Sunday, August 11, 2013


On this planet both rich and the poor co-exist though the quality of life may vary widely because of the so called purchasing power of the people. Africa is considered the poor cousin of rich continents like Americas, Europe and Australia, probably because of centuries of colonial rule exploiting their resources mercilessly. Whether it is England or France, Italy or other colonial countries of the West, no thoughts seem to have crossed their mind to help their erstwhile colonies to improve the lots of those who were enslaved by them. Credit goes to the US for considering Africa as a continent that deserves sizable assistance to develop them through kind and cash and to day this country stands in the forefront in providing bulk of assistance to some of the poorest countries in the world. Recently this country is reported to have launched new development programs for improving the cereal production situation as well as evolving national policies for food security for millions of citizens in the continent. Having said this the million dollar question that begs for an answer is whether there can be an equal partnership between an aid giver and an aid recipient? For all the glib talk that goes in the name of equal partnership, there is still an element of  over lording when it comes to deciding how to go about to achieve an objective. Here is the gist of the report emanating from the US that claims setting up two "innovation labs" whatever that means.             

U.S. Agency for International Development (USAID) Administrator Rajiv Shah launched two new innovation labs to improve climate resilience in some of Africa's main cereal crops and increase private sector investment that can help smallholder farmers. Shah announced the new partnerships at the U.S. release of the Feed the Future 2013 Progress Report, USAID said in a news release the same day. "Today, as we celebrate Feed the Future's success over the last year, I am pleased to launch two new Feed the Future innovation labs with U.S. universities and their partners," Shah said. The new labs are the Feed the Future Innovation Lab for Collaborative Research on Sorghum & Millet and the Feed the Future Innovation Lab for Food Security Policy.
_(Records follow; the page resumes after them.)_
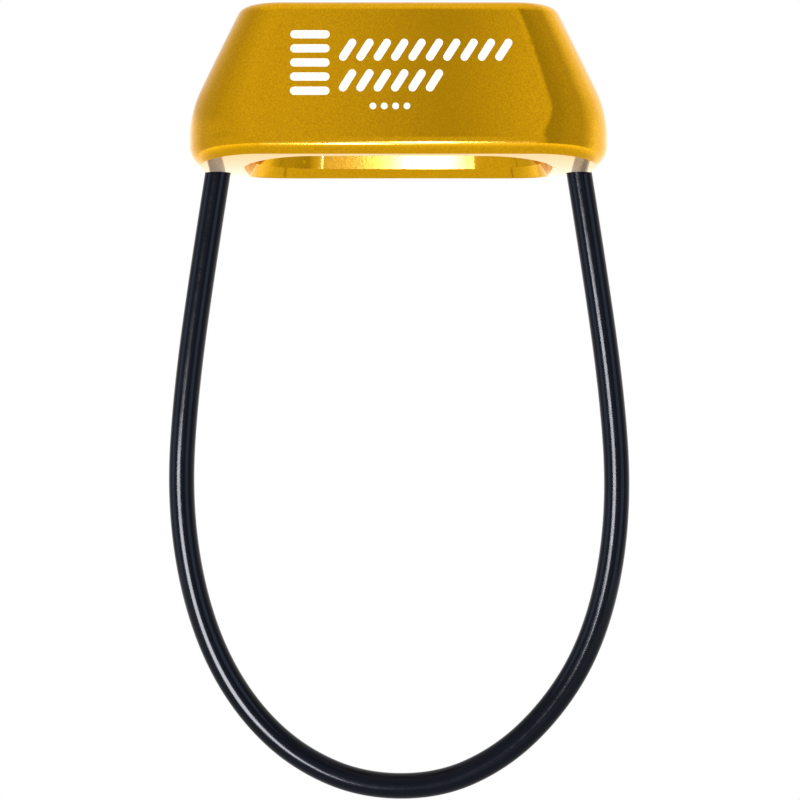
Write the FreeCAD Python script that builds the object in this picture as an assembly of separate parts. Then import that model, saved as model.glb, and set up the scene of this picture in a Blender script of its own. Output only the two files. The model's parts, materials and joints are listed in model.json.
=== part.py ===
import FreeCAD, Part

# Tube-style belay device: a forged aluminium body with two rope slots, and a keeper loop of
# plastic-jacketed wire rope whose ends are swaged into ferrules and pressed into the body.
# Millimetres. +Z is up, +X is to the right and the front face looks toward -Y. The origin is
# the middle of the body at the level of its front and back bottom rims, which bear on the
# carabiner, and the loop hangs below it.

import math
import os

Vec = FreeCAD.Vector

# Body, outside
BODY_WIDTH = 61.0
BODY_HEIGHT = 22.0
BOTTOM_DEPTH = 35.0
TOP_DEPTH = 28.0
END_SLOPE = 26.5  # degrees from upright, above the bend in each end
END_BEND_HEIGHT = 6.6  # where the upright and the sloped end would meet
END_BEND_RADIUS = 15.0
BOTTOM_CORNER_RADIUS = 11.5
TOP_CORNER_RADIUS = 7.0
TOP_RIM_RADIUS = 1.9
BOTTOM_RIM_RADIUS = 3.4  # the block's rounding, which the crowned underside then cuts short
UNDERSIDE_RADIUS = 140.0  # the underside is crowned from front to back
UNDERSIDE_DROP = 1.1  # how far its middle lies below its front and back rims
BLOCK_BASE = -1.4  # where the block starts, before the underside is shaped

# Body, inside
MOUTH_WIDTH = 44.8
MOUTH_DEPTH = 28.4
MOUTH_CORNER_RADIUS = 10.5
SLOTS_TOP_WIDTH = 32.8
SLOTS_TOP_DEPTH = 21.2
SLOTS_TOP_CORNER_RADIUS = 6.0
WEB_THICKNESS = 5.0
WEB_WALL_HEIGHT = 4.6  # underside of the web where it meets the front and back walls
WEB_ARCH_HEIGHT = 6.8  # underside of the web at its middle
WEB_CORNER_RADIUS = 3.5
WEB_EDGE_RADIUS = 2.2
SLOT_RIM_RADIUS = 1.3
MOUTH_RIM_RADIUS = 0.3
FLARE_HEIGHT = 1.1  # the front and back walls flare out over this much of the mouth
FLARE_SPREAD = 0.45  # how far each wall has flared at the level of the rims

# Keeper loop
JACKET_DIAMETER = 3.8
WIRE_DIAMETER = 2.4
SOCKET_DIAMETER = 3.9  # shallow counterbore that takes the end of the jacket
FERRULE_DIAMETER = 3.6
FERRULE_LENGTH = 8.0
BORE_SPARE = 0.5  # the bore is this much deeper than the ferrule
FLEX_HEIGHT = -7.0  # the loop bends about an axis along X at this height
FLEX_GAP = 0.3
ARC_SHARE = 0.45  # how much of the shorter run each arc of the route takes

# The loop's route in the XZ plane, from the floor of the left socket to that of the right one.
ROUTE = [
    (-26.5, 1.5),
    (-29.3, -16.0),
    (-31.7, -34.0),
    (-32.6, -48.5),
    (-31.1, -61.5),
    (-27.5, -72.8),
    (-21.9, -81.8),
    (-14.6, -88.4),
    (-5.2, -92.4),
    (6.1, -92.4),
    (15.3, -88.2),
    (22.6, -81.3),
    (28.1, -72.6),
    (31.5, -61.5),
    (32.8, -48.5),
    (31.8, -34.0),
    (29.3, -16.0),
    (26.5, 1.5),
]


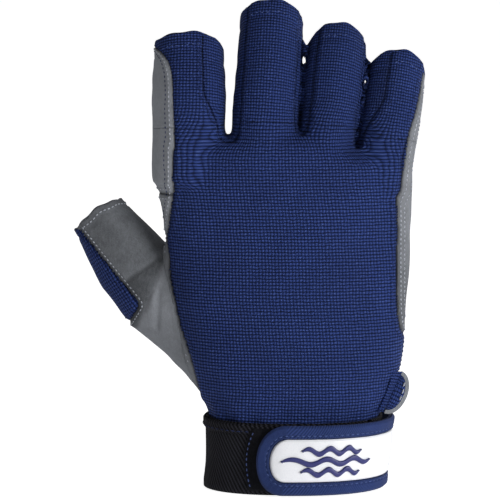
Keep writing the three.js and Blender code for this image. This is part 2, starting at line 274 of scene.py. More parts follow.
@dataclass
class SeamPlan:
    """Where the skin's seams run. Heights and places are in millimetres, turns in degrees."""

    knit_left: tuple[tuple[float, float], ...] = (
        (20, -36), (27, -36), (34, -34.5), (48, -37), (55, -39), (62, -41.2), (72, -43.4),
        (81, -45), (90, -45.8), (97, -46.4), (100, -45.6), (105, -45), (115, -43.4), (125, -42.9),
        (137, -43.4), (148, -43.9), (154, -44.1), (159, -44.7), (164, -47), (167, -51), (169, -58),
    )
    knit_right: tuple[tuple[float, float], ...] = (
        (20, 62), (50, 62), (54, 52), (57, 45.5), (60, 42.6), (66, 41), (80, 40.4), (100, 40.3),
        (117, 40.3), (125, 41.5), (135, 44.2), (142, 46.6), (149, 48.6), (157, 50.5), (170, 54),
    )
    web_tops: tuple[tuple[float, float], ...] = (
        (-60, 127), (-50, 130), (-23.8, 132.2), (2.8, 134.4), (24.5, 128.4), (48, 122), (60, 120),
    )
    split_rise: tuple[tuple[float, float], ...] = (
        (-60, 137.2), (-38.4, 137), (-24, 138.2), (-9, 139.2), (3, 138.5), (16, 138), (28, 135.6),
        (38, 133.4), (55, 130.6),
    )
    web_seam_drop: float = 2.6
    seam_rounding: float = 4.0
    back_edge_turn: float = 93.0
    side_panel_end: float = 108.0
    wrap_bottom: float = 96.0
    wrap_split: float = 112.5
    fourchette_end: float = 118.0
    gusset_proud: float = 1.2
    inset_top: tuple[float, float] = (-80.6, 98.6)
    inset_corner: tuple[float, float] = (-56.9, 70)
    inset_foot: tuple[float, float] = (-61, 63)
    crease_left: tuple[float, float] = (-61.2, 80.2)
    fold_top: tuple[float, float] = (-46.9, 89.7)
    fold_foot: tuple[float, float] = (-55.5, 68)
    small_fold: tuple[tuple[float, float], ...] = ((-49.5, 76), (-50.5, 61))
    hem: float = 6.0


SEAMS = SeamPlan()


class Probe:
    """Reads the glove's own measures at many points at once."""

    def __init__(self, points: Array) -> None:
        """Locates the points.

        Args:
            points: positions in millimetres, one a row.
        """
        self.points = points
        self.x, self.y, self.z = points.T
        self.hand_turn = HAND.turn(points)
        self.hand_outside = HAND.outside(points)
        located = [stall.locate(points) for stall in FINGERS]
        self.along = np.array([item[0] for item in located])
        self.turns = np.array([item[1] for item in located])
        self.share = np.array([item[2] for item in located])
        self.width = np.array([stall.sections[1][1] for stall in FINGERS])
        self.finger = np.argmin(self.share, axis=0)
        self.thumb_along, self.thumb_turn, self.thumb_share = THUMB.locate(points)

    def own(self, table: Array) -> Array:
        """Picks each point's own finger out of a table with one row a finger."""
        return np.take_along_axis(table, self.finger[None, :], 0)[0]

    def strip(self, number: int, low: Array | float, high: Array | float) -> Array:
        """Distance to a lengthwise strip of one finger between two turns."""
        turn = self.turns[number]
        reach = np.maximum(low - turn, turn - high)
        return np.radians(reach) * self.width[number]

    def web_height(self) -> Array:
        """The height of the webs between the fingers, at each point's x."""
        return through(SEAMS.web_tops, self.x)[:, 0]

    def knit(self) -> Array:
        """The knit back: over the hand, and up the back of each finger, rounded into the webs."""
        left = through(SEAMS.knit_left, self.z)[:, 0] - self.x
        right = self.x - through(SEAMS.knit_right, self.z)[:, 0]
        back = np.radians(np.abs(self.hand_turn) - SEAMS.back_edge_turn) * 30
        body = np.maximum(np.maximum(left, right), back)
        over_hand = soft_max(body, self.z - self.web_height() + SEAMS.web_seam_drop, 2.0)
        field_value = over_hand
        for number, stall in enumerate(FINGERS):
            near_root = ease(self.along[number], 17, 1)
            low = stall.back[0] - stall.flare[0] * near_root
            high = stall.back[1] + stall.flare[1] * near_root
            if stall is INDEX:
                strip = np.maximum(left, self.strip(number, -116, high))
            elif stall is LITTLE:
                strip = np.maximum(right, self.strip(number, low, 110))
            else:
                strip = self.strip(number, low, high)
            strip = np.maximum(strip, -(self.along[number] + 14))
            field_value = soft_min(field_value, strip, SEAMS.seam_rounding)
        return field_value

    def palm(self) -> Array:
        """The suede palm, with the palm sides of the fingers."""
        hand = np.radians(SEAMS.side_panel_end - np.abs(self.hand_turn)) * 30
        field_value = np.maximum(hand, self.z - self.web_height() + SEAMS.web_seam_drop)
        for number in range(len(FINGERS)):
            strip = np.radians(SEAMS.fourchette_end - np.abs(self.turns[number]))
            strip = strip * self.width[number]
            strip = np.maximum(strip, -(self.along[number] + 14))
            field_value = soft_min(field_value, strip, SEAMS.seam_rounding)
        return field_value

    def inset(self) -> Array:
        """The knit inset along the thumb's outer side."""
        top, corner, foot = np.array((SEAMS.inset_top, SEAMS.inset_corner, SEAMS.inset_foot))
        flat = np.stack([self.x, self.z], -1)
        down = (corner - top) / np.linalg.norm(corner - top)
        inwards = (foot - corner) / np.linalg.norm(foot - corner)
        edge = (flat - top) @ np.array([-down[1], down[0]])
        end = (flat - corner) @ np.array([-inwards[1], inwards[0]])
        around = np.radians(-142 - self.thumb_turn) * 13
        around = np.where(self.thumb_turn > 60, 20.0, around)
        return soft_max(soft_max(edge, end, 2.5), around, 2.5)

    def gusset(self) -> Array:
        """The thumb and its gusset, where they stand outside the hand."""
        proud = SEAMS.gusset_proud - self.hand_outside
        above = self.z - 103 - 0.9 * np.maximum(-50 - self.x, 0)
        return np.maximum(np.maximum(proud, self.x + 24), above)

    def split(self) -> Array:
        """Below 0 on the hand, and above it where the skin bends with a finger."""
        return self.z - through(SEAMS.split_rise, self.x)[:, 0] + 0.105 * self.y

    def between(self, number: int) -> Array:
        """Below 0 nearer to one finger than to the next one."""
        return (self.share[number] - self.share[number + 1]) * self.width[number]


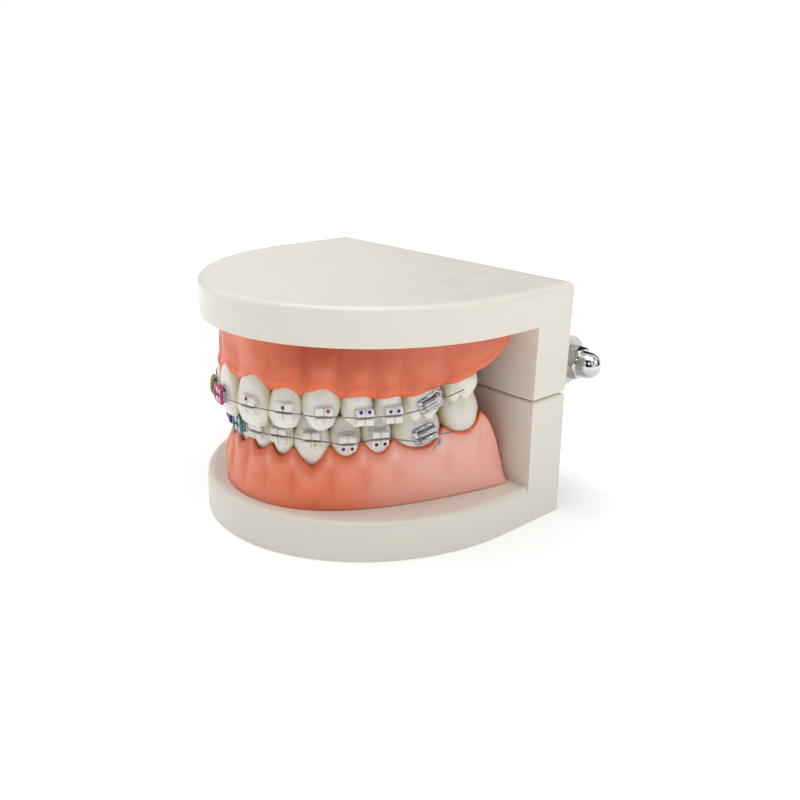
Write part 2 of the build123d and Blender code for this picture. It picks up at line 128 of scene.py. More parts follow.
LOWER = Jaw(
    name="lower",
    body="lower_jaw",
    way=1,
    pitch=-3.0,
    swell=1.2,
    crease=0.55,
    ridge=0.28,
    valley=4.5,
    face=-1.7,
    foot_z=PLATE_LOWER,
    foot=(0.0, -15.0),
    belly=(-0.55, -14.2),
    margin=(-1.55, -2.7),
    rear=21.0,
    teeth=[
        Tooth("central_incisor", 5.9, 5.8, 20.2, 29.2, 1.7, 0.45),
        Tooth("lateral_incisor", 5.4, 6.0, 19.9, 29.4, 1.7, 0.45),
        Tooth("canine", 7.8, 7.4, 18.1, 30.2, 1.4, 0.9),
        Tooth("first_premolar", 6.9, 7.8, 20.5, 29.9, 1.8, 0.55),
        Tooth("second_premolar", 6.8, 8.2, 20.9, 29.9, 1.9, 0.5),
        Tooth("first_molar", 11.9, 9.8, 21.1, 29.7, 2.2, 0.5),
        Tooth("second_molar", 9.7, 9.6, 23.2, 33.1, 2.2, 0.45),
    ],
    papillae=(22.6, 22.2, 22.3, 23.0, 23.9, 23.7, 25.0, 26.8),
    lean=0.05,
    slots=(24.9, 25.2, 24.9, 24.2, 24.9),
    shifts=(0.1, 0.2, 0.4, 0.2, 0.1),
    right_slots=(24.6, 25.0, 24.9, 24.2, 24.9),
    right_shifts=(0.0, 0.2, 0.4, 0.2, 0.1),
    tube=24.4,
    tube_tilt=15.0,
    tube_shift=1.1,
    bore=0.9,
    tail=(4.2, 2.1),
    shade=((0, 0.15), (20, 0.2), (44, 0.1)),
    pale=((0, 0.2), (9, 0.08), (16, 0.0), (24, 0.16), (32, 0.5), (44, 0.75)),
)
CORNER_CENTRE = (0.0, 4.0)
CORNER_ANGLE = 46.0  # degrees from the front towards the right side
CORNER_SPREAD = 24.0
CORNER_IN = {"upper_jaw": 1.6, "lower_jaw": 0.6}
ANTERIORS = 3
CANINE = 2
FIRST_MOLAR = 5
BURIED = 2.2  # how far a crown runs into the gum
LAP = 0.3  # how far the gum's margin stands out over a crown
CAP_POWER = 1.4  # outline of a gum's rear end

# ---------------------------------------------------------------- arch geometry

GRID = np.linspace(0, 44, 4401)


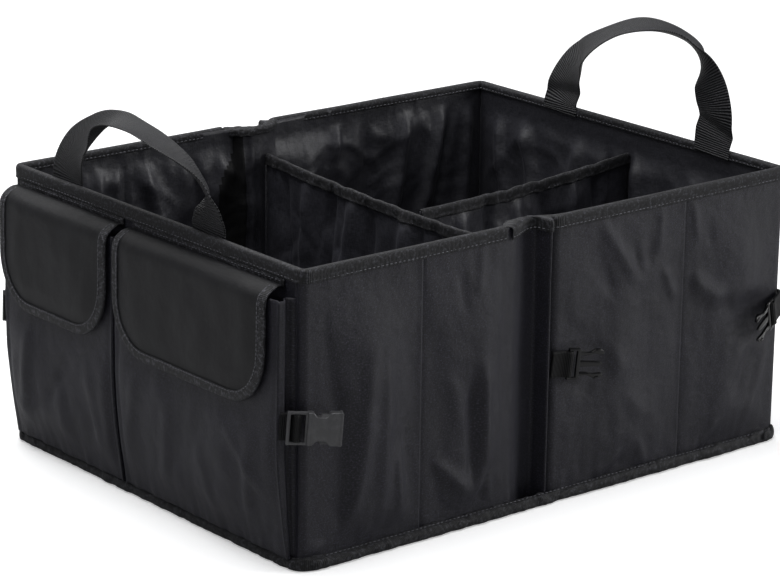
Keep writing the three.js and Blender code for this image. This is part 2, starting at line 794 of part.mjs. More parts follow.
function malePlate() {
  const half = buckleWide / 2;
  const shape = new THREE.Shape();
  const side = (s) => [
    ["line", -barHalf, s * half],
    ["line", 10.5, s * half],
    ["line", 11.5, s * 12.6],
    ["curve", 20, s * 11, 26, s * 13.2],
    ["line", 28.5, s * 15],
    ["curve", 34, s * 14.6, 38, s * 10.4],
    ["curve", 34, s * 8.6, 26, s * 9.6],
    ["curve", 20, s * 8.2, 12, s * 8],
    ["line", 11.5, s * 3],
    ["line", 30, s * 2.4],
    ["curve", 34, s * 2.2, 35, 0],
  ];
  const upper = side(1);
  const lower = side(-1);
  shape.moveTo(upper[0][1], upper[0][2]);
  for (const step of upper.slice(1)) {
    if (step[0] === "line") shape.lineTo(step[1], step[2]);
    else shape.quadraticCurveTo(step[1], step[2], step[3], step[4]);
  }
  const ends = lower.map((step) => (step[0] === "line" ? [step[1], step[2]] : [step[3], step[4]]));
  for (let k = lower.length - 1; k > 0; k--) {
    const step = lower[k];
    if (step[0] === "line") shape.lineTo(...ends[k - 1]);
    else shape.quadraticCurveTo(step[1], step[2], ...ends[k - 1]);
  }
  const slot = shapeOf([
    [barHalf, -slotHalf],
    [barHalf + 6, -slotHalf],
    [barHalf + 6, slotHalf],
    [barHalf, slotHalf],
  ]);
  shape.holes.push(slot);
  return shape;
}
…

Drawing on the expertise of top universities around the United States, they represent a new model of development that uses science and technology to address challenges in agriculture and food security, USAID said. "The Feed the Future on Sorghum & Millet Innovation Lab reflects President Obama's and Feed the Future's strong focus on using science and technology to help smallholders meet the challenge of increasing cereal production even as climate change alters environmental conditions and reduces agricultural productivity," Shah said. "The Food Security Policy Innovation Lab builds directly on President Obama's leadership in launching the New Alliance for Food Security and Nutrition last year," he added. "It will help many more countries worldwide achieve major policy reforms, attract significant private sector investments and increase economic opportunities for smallholder farmers, other rural people and urban consumers."

Considering that most countries consume cereal like Sorghum and Maize any improvements in productivity, especially at the level of small farmers with tiny land holdings can be expected to improve the health standards of the local population to some extent. But how this can be achieved is an issue fraught with some serious implications. Americans are known to be the most vociferous champions of GMO foods with 80% of the daily diet in that country derived from GMO foods. As GM technology is still clouded under a controversy regarding the safety of foods produced through application of this unnatural process, the US must resist the temptation to unleash its GMO monopolistic seed companies on the unsuspecting African countries. Already there are reports about some US politicians propounding GMO technology as the ultimate solution to over come the hunger pangs of millions of people suffering from poverty, under nourishment, infectious diseases, infant mortality and short life span. Those countries receiving aid from the US must be aware of this possibility.